= What you have to do =
Return exactly the lines that run from the beginning through the line containing "1.0, 0.07, 140)", both included, and no others.
=== Information shown ===
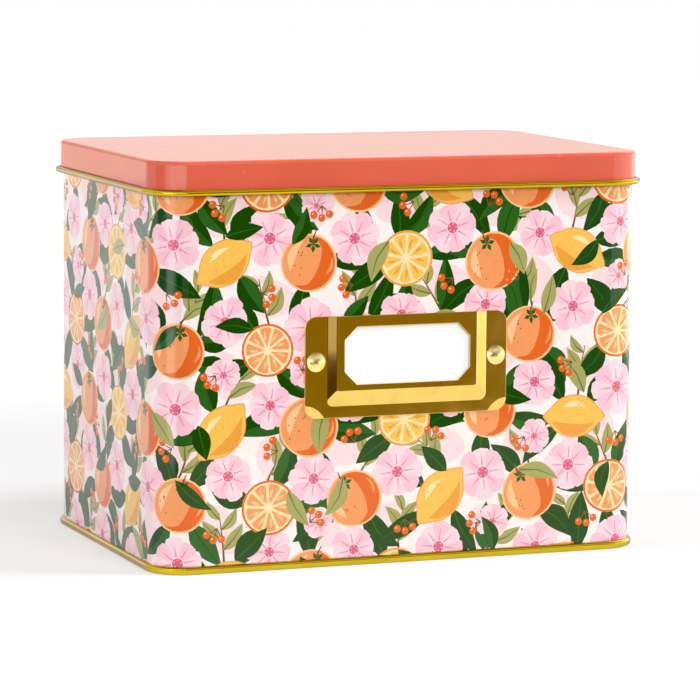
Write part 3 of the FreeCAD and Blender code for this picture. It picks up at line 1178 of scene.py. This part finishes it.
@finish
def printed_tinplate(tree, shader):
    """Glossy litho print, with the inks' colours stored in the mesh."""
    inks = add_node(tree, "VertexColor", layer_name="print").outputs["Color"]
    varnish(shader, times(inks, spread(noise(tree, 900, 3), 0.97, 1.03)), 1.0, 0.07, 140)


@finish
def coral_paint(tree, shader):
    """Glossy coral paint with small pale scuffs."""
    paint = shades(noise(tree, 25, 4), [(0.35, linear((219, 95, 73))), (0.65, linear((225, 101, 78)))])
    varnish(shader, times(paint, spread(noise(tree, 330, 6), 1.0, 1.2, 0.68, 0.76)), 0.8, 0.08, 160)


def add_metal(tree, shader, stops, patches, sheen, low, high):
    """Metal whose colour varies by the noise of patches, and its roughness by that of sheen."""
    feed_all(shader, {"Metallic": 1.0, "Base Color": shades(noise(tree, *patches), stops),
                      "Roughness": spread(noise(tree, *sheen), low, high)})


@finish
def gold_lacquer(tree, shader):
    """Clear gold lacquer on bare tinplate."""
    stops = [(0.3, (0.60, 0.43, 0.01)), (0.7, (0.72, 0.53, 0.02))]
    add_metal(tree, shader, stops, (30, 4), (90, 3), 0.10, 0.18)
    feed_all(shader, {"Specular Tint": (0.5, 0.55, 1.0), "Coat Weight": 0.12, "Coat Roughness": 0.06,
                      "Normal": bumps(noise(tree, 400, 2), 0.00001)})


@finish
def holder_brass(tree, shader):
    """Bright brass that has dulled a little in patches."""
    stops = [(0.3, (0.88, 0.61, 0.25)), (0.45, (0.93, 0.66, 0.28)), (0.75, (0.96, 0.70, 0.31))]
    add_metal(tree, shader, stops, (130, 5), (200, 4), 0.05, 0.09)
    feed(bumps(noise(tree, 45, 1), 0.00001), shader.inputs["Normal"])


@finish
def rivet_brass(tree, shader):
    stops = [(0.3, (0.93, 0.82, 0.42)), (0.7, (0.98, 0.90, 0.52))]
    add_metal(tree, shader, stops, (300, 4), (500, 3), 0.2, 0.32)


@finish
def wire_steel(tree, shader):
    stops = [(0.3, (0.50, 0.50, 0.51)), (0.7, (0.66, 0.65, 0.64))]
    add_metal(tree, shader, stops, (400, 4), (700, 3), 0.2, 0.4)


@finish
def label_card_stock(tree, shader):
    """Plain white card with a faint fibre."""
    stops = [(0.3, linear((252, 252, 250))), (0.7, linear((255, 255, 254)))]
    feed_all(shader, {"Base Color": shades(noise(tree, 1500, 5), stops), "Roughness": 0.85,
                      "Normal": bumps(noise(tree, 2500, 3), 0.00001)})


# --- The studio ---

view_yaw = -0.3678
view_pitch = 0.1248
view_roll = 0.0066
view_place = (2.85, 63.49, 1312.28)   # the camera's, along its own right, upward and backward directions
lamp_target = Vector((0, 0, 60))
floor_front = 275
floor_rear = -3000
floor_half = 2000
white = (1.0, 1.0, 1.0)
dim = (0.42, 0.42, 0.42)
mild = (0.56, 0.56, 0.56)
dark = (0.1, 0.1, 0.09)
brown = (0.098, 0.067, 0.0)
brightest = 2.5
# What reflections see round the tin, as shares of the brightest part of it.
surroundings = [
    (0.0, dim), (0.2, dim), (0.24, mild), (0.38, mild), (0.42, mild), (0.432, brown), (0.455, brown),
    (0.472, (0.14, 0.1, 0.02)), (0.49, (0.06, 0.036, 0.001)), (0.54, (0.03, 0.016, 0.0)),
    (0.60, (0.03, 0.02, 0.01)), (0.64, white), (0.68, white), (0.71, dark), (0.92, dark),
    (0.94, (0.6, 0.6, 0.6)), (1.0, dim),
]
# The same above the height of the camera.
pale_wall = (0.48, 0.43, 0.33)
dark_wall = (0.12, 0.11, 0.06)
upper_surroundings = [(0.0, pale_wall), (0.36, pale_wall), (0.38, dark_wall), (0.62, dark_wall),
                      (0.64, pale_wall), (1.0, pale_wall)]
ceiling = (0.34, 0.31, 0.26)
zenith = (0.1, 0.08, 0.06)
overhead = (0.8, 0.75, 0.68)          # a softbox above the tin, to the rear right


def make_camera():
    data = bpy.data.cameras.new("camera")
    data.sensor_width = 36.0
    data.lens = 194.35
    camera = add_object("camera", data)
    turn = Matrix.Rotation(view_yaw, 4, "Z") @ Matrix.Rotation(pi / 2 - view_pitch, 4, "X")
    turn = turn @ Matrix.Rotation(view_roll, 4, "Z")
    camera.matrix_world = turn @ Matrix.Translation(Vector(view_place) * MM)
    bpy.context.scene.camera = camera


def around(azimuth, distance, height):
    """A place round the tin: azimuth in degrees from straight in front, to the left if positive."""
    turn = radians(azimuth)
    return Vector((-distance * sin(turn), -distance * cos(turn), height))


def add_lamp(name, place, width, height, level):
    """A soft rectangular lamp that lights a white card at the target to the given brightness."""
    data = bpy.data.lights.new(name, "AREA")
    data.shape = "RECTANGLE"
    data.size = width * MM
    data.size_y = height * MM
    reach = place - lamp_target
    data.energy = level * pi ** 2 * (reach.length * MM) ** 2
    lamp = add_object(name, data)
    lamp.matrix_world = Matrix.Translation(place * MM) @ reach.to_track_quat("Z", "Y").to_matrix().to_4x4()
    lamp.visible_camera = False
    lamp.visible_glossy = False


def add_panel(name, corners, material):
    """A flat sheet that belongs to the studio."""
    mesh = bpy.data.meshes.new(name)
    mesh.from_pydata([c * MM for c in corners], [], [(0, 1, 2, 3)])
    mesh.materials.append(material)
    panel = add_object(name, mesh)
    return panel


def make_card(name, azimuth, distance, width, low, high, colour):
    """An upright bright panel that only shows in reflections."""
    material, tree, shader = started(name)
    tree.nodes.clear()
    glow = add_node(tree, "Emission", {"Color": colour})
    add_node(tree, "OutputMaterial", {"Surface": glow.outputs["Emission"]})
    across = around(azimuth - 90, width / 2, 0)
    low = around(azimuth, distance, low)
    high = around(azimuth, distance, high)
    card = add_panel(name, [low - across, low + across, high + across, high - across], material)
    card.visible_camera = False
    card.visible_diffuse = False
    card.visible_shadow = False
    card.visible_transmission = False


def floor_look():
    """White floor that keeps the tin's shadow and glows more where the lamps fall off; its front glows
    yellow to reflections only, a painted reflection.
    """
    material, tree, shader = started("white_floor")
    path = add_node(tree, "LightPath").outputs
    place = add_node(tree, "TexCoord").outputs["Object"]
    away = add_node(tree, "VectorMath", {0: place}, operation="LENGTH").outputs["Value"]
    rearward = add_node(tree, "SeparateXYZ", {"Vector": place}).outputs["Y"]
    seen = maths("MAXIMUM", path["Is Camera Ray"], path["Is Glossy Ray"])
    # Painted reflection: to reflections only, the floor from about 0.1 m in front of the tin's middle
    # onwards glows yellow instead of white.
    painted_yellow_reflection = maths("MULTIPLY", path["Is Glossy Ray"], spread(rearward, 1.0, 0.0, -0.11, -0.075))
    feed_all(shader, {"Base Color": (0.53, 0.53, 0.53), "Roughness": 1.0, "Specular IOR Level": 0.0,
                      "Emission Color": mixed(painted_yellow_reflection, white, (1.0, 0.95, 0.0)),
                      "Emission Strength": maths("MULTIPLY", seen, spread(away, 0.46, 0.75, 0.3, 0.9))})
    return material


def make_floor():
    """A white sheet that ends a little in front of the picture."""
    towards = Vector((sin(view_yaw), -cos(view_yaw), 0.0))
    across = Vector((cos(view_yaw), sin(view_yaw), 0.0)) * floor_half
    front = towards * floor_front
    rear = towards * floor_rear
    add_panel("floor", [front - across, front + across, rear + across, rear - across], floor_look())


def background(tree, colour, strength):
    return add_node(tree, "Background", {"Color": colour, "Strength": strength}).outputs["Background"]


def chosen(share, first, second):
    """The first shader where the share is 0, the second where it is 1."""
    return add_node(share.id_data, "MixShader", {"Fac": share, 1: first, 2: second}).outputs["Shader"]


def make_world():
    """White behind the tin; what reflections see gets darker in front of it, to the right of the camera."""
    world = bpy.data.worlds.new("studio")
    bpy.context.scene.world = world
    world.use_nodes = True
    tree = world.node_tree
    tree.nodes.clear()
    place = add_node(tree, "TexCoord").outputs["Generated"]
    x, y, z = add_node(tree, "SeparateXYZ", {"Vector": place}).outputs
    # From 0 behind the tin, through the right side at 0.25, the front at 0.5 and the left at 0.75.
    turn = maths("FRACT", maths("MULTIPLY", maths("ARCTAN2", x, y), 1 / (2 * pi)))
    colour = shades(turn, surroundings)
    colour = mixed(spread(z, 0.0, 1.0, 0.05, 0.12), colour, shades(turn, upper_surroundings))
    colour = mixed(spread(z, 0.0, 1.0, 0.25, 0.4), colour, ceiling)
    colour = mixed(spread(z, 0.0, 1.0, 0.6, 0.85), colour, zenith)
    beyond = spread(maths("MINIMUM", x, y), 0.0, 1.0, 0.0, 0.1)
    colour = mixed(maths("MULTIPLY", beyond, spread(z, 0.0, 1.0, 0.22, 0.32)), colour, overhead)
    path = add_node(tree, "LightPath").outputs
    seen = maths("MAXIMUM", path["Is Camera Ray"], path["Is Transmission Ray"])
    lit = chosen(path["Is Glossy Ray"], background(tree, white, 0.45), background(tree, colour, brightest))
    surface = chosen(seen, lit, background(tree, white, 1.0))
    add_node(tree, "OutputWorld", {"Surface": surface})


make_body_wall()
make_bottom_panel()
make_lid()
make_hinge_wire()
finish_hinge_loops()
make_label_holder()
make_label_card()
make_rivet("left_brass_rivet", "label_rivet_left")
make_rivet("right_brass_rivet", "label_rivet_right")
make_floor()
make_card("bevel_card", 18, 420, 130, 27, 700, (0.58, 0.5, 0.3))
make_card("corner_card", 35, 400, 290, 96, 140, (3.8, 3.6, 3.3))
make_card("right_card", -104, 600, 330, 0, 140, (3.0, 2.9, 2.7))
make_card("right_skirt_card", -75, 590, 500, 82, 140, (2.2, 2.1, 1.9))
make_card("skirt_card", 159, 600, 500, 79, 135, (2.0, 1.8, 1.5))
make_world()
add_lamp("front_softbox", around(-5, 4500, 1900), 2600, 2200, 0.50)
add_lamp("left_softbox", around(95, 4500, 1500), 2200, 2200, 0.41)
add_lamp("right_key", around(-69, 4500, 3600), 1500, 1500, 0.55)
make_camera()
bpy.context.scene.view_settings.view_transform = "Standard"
===
= In response =
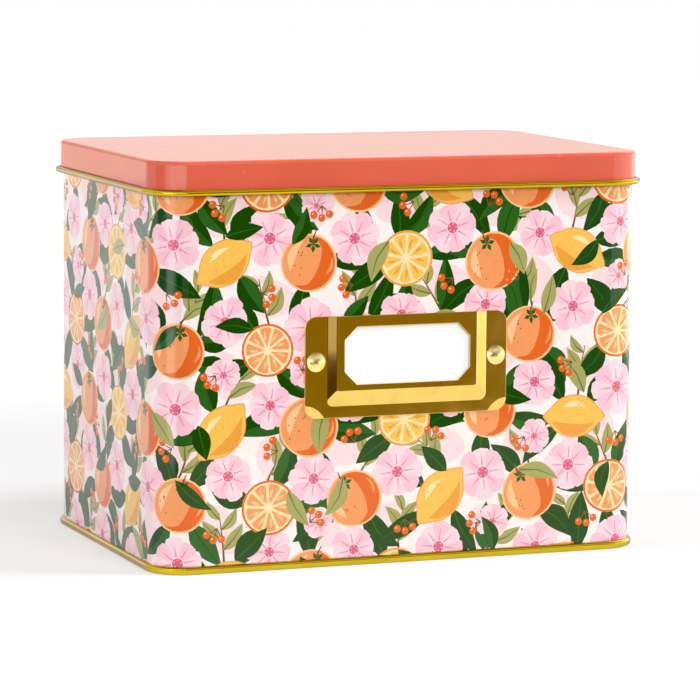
Write part 3 of the FreeCAD and Blender code for this picture. It picks up at line 1178 of scene.py. This part finishes it.
@finish
def printed_tinplate(tree, shader):
    """Glossy litho print, with the inks' colours stored in the mesh."""
    inks = add_node(tree, "VertexColor", layer_name="print").outputs["Color"]
    varnish(shader, times(inks, spread(noise(tree, 900, 3), 0.97, 1.03)), 1.0, 0.07, 140)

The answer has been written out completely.